The exercise. Repeat the whole listing exactly as written.

[Records with modeling code]
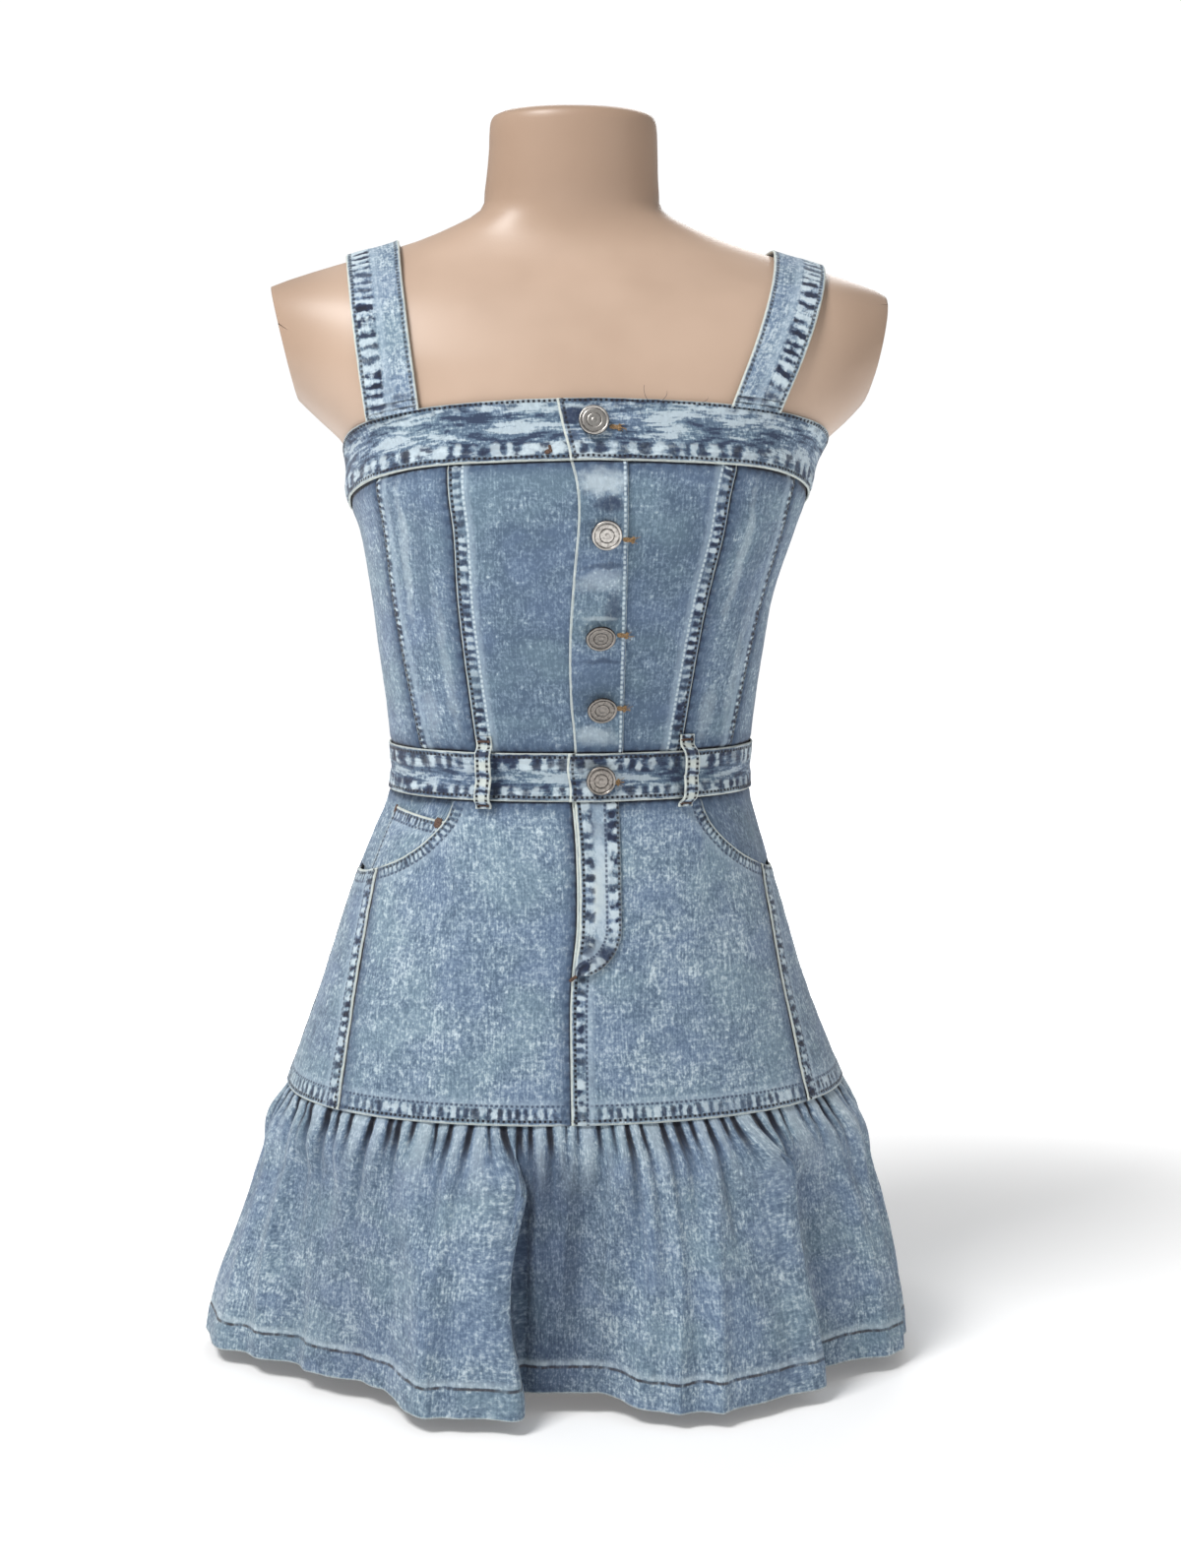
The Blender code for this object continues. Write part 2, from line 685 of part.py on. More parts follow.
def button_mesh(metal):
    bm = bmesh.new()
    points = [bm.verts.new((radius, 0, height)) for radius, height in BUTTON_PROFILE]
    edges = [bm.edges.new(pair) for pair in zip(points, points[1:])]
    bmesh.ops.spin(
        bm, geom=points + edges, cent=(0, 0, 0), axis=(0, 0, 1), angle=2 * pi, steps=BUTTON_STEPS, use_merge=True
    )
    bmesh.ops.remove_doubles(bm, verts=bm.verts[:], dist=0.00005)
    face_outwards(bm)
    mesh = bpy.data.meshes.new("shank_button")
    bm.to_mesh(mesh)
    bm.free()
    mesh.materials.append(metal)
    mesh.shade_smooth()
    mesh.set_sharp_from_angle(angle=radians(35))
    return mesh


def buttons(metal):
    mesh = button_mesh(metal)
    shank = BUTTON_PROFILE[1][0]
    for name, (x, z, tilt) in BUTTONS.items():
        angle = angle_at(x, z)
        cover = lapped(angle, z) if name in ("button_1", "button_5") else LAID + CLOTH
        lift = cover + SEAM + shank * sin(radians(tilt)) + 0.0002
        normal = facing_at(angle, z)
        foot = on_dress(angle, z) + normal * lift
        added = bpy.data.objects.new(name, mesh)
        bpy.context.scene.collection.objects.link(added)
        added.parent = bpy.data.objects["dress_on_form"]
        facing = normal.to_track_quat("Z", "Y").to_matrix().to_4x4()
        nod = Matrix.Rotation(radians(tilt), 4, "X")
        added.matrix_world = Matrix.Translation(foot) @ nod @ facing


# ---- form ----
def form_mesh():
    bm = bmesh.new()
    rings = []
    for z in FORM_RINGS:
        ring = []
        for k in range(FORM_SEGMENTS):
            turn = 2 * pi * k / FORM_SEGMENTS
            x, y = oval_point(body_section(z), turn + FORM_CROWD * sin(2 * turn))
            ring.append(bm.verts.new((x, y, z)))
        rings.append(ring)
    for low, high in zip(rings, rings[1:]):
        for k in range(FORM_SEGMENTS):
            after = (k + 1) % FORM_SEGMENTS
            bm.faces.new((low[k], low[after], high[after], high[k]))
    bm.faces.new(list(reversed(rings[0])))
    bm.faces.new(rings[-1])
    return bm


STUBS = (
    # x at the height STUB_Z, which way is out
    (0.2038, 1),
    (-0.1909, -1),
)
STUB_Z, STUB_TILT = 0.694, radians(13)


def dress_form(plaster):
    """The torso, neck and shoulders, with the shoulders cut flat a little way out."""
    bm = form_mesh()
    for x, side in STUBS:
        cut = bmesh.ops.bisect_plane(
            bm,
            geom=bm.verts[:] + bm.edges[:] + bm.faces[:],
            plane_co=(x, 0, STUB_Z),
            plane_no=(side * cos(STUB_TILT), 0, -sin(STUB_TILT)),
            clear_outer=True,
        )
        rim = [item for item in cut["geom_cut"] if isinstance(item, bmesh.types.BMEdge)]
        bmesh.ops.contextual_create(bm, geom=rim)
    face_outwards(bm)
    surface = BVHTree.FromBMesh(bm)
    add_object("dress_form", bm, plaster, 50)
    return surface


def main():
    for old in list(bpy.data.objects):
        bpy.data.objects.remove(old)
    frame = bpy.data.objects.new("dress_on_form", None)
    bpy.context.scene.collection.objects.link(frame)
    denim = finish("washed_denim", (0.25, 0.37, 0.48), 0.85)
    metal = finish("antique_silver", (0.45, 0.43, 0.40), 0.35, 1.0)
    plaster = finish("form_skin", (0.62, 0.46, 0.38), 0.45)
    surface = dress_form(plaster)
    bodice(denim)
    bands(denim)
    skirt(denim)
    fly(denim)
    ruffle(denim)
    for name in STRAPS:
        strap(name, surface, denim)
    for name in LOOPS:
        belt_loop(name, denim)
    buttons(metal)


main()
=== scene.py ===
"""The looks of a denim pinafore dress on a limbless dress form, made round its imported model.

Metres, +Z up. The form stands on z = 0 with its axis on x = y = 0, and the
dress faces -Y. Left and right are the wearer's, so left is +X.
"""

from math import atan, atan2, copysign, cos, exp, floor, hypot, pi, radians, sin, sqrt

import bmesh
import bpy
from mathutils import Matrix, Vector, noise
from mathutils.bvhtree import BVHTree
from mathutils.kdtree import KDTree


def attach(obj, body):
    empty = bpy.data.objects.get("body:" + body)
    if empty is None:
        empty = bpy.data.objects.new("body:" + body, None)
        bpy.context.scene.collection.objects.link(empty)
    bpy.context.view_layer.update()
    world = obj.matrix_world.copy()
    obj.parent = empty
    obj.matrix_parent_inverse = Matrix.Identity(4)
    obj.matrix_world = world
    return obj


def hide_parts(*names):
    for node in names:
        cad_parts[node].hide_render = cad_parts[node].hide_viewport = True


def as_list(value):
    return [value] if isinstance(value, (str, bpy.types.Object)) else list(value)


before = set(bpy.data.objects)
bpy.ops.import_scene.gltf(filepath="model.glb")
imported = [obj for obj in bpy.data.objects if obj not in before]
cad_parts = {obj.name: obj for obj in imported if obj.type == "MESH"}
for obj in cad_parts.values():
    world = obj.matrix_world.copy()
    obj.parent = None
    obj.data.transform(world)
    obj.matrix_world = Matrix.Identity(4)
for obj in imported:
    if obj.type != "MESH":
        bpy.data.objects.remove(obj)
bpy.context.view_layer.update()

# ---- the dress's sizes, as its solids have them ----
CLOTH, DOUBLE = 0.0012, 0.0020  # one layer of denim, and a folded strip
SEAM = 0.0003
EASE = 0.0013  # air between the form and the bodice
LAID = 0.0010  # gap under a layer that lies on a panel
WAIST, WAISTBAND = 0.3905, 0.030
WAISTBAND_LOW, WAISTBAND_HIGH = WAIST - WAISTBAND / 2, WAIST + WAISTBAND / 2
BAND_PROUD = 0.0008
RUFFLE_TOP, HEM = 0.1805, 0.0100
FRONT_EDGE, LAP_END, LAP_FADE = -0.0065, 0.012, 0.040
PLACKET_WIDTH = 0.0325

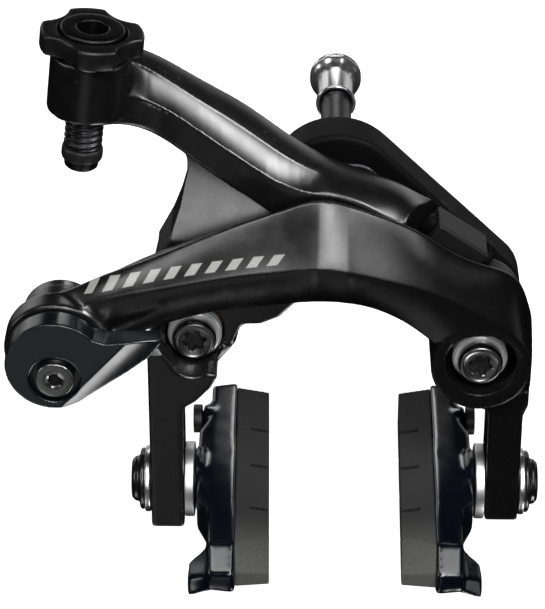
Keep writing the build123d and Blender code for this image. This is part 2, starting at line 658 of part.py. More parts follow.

Solution.
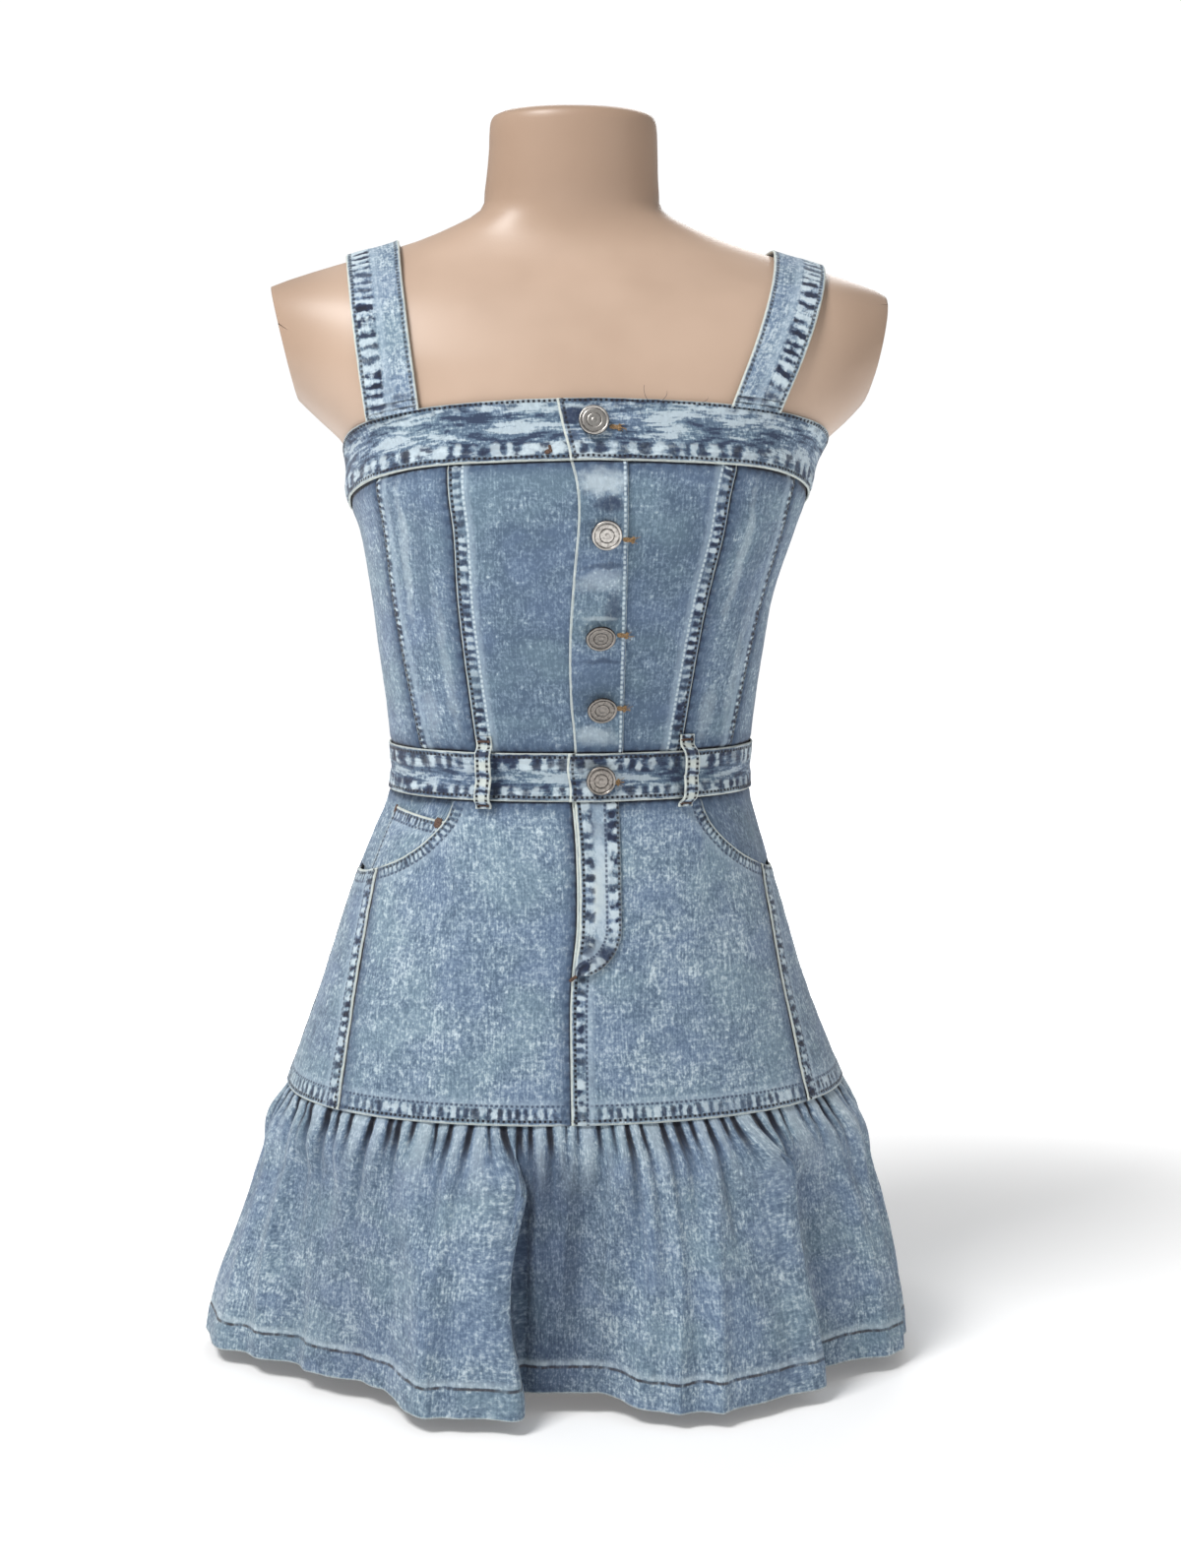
The Blender code for this object continues. Write part 2, from line 685 of part.py on. More parts follow.
def button_mesh(metal):
    bm = bmesh.new()
    points = [bm.verts.new((radius, 0, height)) for radius, height in BUTTON_PROFILE]
    edges = [bm.edges.new(pair) for pair in zip(points, points[1:])]
    bmesh.ops.spin(
        bm, geom=points + edges, cent=(0, 0, 0), axis=(0, 0, 1), angle=2 * pi, steps=BUTTON_STEPS, use_merge=True
    )
    bmesh.ops.remove_doubles(bm, verts=bm.verts[:], dist=0.00005)
    face_outwards(bm)
    mesh = bpy.data.meshes.new("shank_button")
    bm.to_mesh(mesh)
    bm.free()
    mesh.materials.append(metal)
    mesh.shade_smooth()
    mesh.set_sharp_from_angle(angle=radians(35))
    return mesh


def buttons(metal):
    mesh = button_mesh(metal)
    shank = BUTTON_PROFILE[1][0]
    for name, (x, z, tilt) in BUTTONS.items():
        angle = angle_at(x, z)
        cover = lapped(angle, z) if name in ("button_1", "button_5") else LAID + CLOTH
        lift = cover + SEAM + shank * sin(radians(tilt)) + 0.0002
        normal = facing_at(angle, z)
        foot = on_dress(angle, z) + normal * lift
        added = bpy.data.objects.new(name, mesh)
        bpy.context.scene.collection.objects.link(added)
        added.parent = bpy.data.objects["dress_on_form"]
        facing = normal.to_track_quat("Z", "Y").to_matrix().to_4x4()
        nod = Matrix.Rotation(radians(tilt), 4, "X")
        added.matrix_world = Matrix.Translation(foot) @ nod @ facing


# ---- form ----
def form_mesh():
    bm = bmesh.new()
    rings = []
    for z in FORM_RINGS:
        ring = []
        for k in range(FORM_SEGMENTS):
            turn = 2 * pi * k / FORM_SEGMENTS
            x, y = oval_point(body_section(z), turn + FORM_CROWD * sin(2 * turn))
            ring.append(bm.verts.new((x, y, z)))
        rings.append(ring)
    for low, high in zip(rings, rings[1:]):
        for k in range(FORM_SEGMENTS):
            after = (k + 1) % FORM_SEGMENTS
            bm.faces.new((low[k], low[after], high[after], high[k]))
    bm.faces.new(list(reversed(rings[0])))
    bm.faces.new(rings[-1])
    return bm


STUBS = (
    # x at the height STUB_Z, which way is out
    (0.2038, 1),
    (-0.1909, -1),
)
STUB_Z, STUB_TILT = 0.694, radians(13)


def dress_form(plaster):
    """The torso, neck and shoulders, with the shoulders cut flat a little way out."""
    bm = form_mesh()
    for x, side in STUBS:
        cut = bmesh.ops.bisect_plane(
            bm,
            geom=bm.verts[:] + bm.edges[:] + bm.faces[:],
            plane_co=(x, 0, STUB_Z),
            plane_no=(side * cos(STUB_TILT), 0, -sin(STUB_TILT)),
            clear_outer=True,
        )
        rim = [item for item in cut["geom_cut"] if isinstance(item, bmesh.types.BMEdge)]
        bmesh.ops.contextual_create(bm, geom=rim)
    face_outwards(bm)
    surface = BVHTree.FromBMesh(bm)
    add_object("dress_form", bm, plaster, 50)
    return surface


def main():
    for old in list(bpy.data.objects):
        bpy.data.objects.remove(old)
    frame = bpy.data.objects.new("dress_on_form", None)
    bpy.context.scene.collection.objects.link(frame)
    denim = finish("washed_denim", (0.25, 0.37, 0.48), 0.85)
    metal = finish("antique_silver", (0.45, 0.43, 0.40), 0.35, 1.0)
    plaster = finish("form_skin", (0.62, 0.46, 0.38), 0.45)
    surface = dress_form(plaster)
    bodice(denim)
    bands(denim)
    skirt(denim)
    fly(denim)
    ruffle(denim)
    for name in STRAPS:
        strap(name, surface, denim)
    for name in LOOPS:
        belt_loop(name, denim)
    buttons(metal)


main()
=== scene.py ===
"""The looks of a denim pinafore dress on a limbless dress form, made round its imported model.

Metres, +Z up. The form stands on z = 0 with its axis on x = y = 0, and the
dress faces -Y. Left and right are the wearer's, so left is +X.
"""

from math import atan, atan2, copysign, cos, exp, floor, hypot, pi, radians, sin, sqrt

import bmesh
import bpy
from mathutils import Matrix, Vector, noise
from mathutils.bvhtree import BVHTree
from mathutils.kdtree import KDTree


def attach(obj, body):
    empty = bpy.data.objects.get("body:" + body)
    if empty is None:
        empty = bpy.data.objects.new("body:" + body, None)
        bpy.context.scene.collection.objects.link(empty)
    bpy.context.view_layer.update()
    world = obj.matrix_world.copy()
    obj.parent = empty
    obj.matrix_parent_inverse = Matrix.Identity(4)
    obj.matrix_world = world
    return obj


def hide_parts(*names):
    for node in names:
        cad_parts[node].hide_render = cad_parts[node].hide_viewport = True


def as_list(value):
    return [value] if isinstance(value, (str, bpy.types.Object)) else list(value)


before = set(bpy.data.objects)
bpy.ops.import_scene.gltf(filepath="model.glb")
imported = [obj for obj in bpy.data.objects if obj not in before]
cad_parts = {obj.name: obj for obj in imported if obj.type == "MESH"}
for obj in cad_parts.values():
    world = obj.matrix_world.copy()
    obj.parent = None
    obj.data.transform(world)
    obj.matrix_world = Matrix.Identity(4)
for obj in imported:
    if obj.type != "MESH":
        bpy.data.objects.remove(obj)
bpy.context.view_layer.update()

# ---- the dress's sizes, as its solids have them ----
CLOTH, DOUBLE = 0.0012, 0.0020  # one layer of denim, and a folded strip
SEAM = 0.0003
EASE = 0.0013  # air between the form and the bodice
LAID = 0.0010  # gap under a layer that lies on a panel
WAIST, WAISTBAND = 0.3905, 0.030
WAISTBAND_LOW, WAISTBAND_HIGH = WAIST - WAISTBAND / 2, WAIST + WAISTBAND / 2
BAND_PROUD = 0.0008
RUFFLE_TOP, HEM = 0.1805, 0.0100
FRONT_EDGE, LAP_END, LAP_FADE = -0.0065, 0.012, 0.040
PLACKET_WIDTH = 0.0325

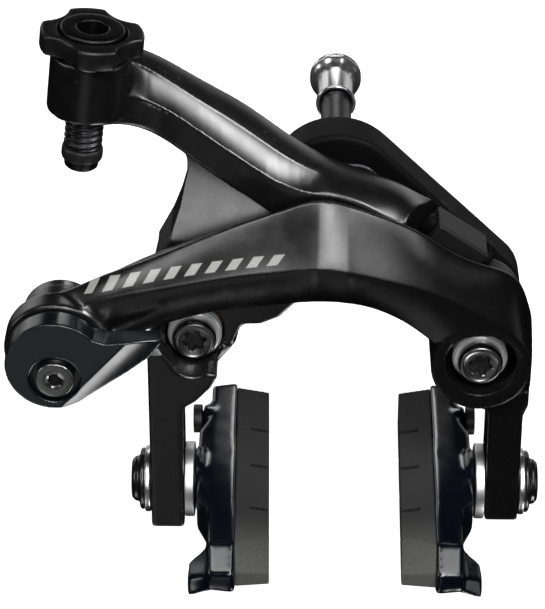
Keep writing the build123d and Blender code for this image. This is part 2, starting at line 658 of part.py. More parts follow.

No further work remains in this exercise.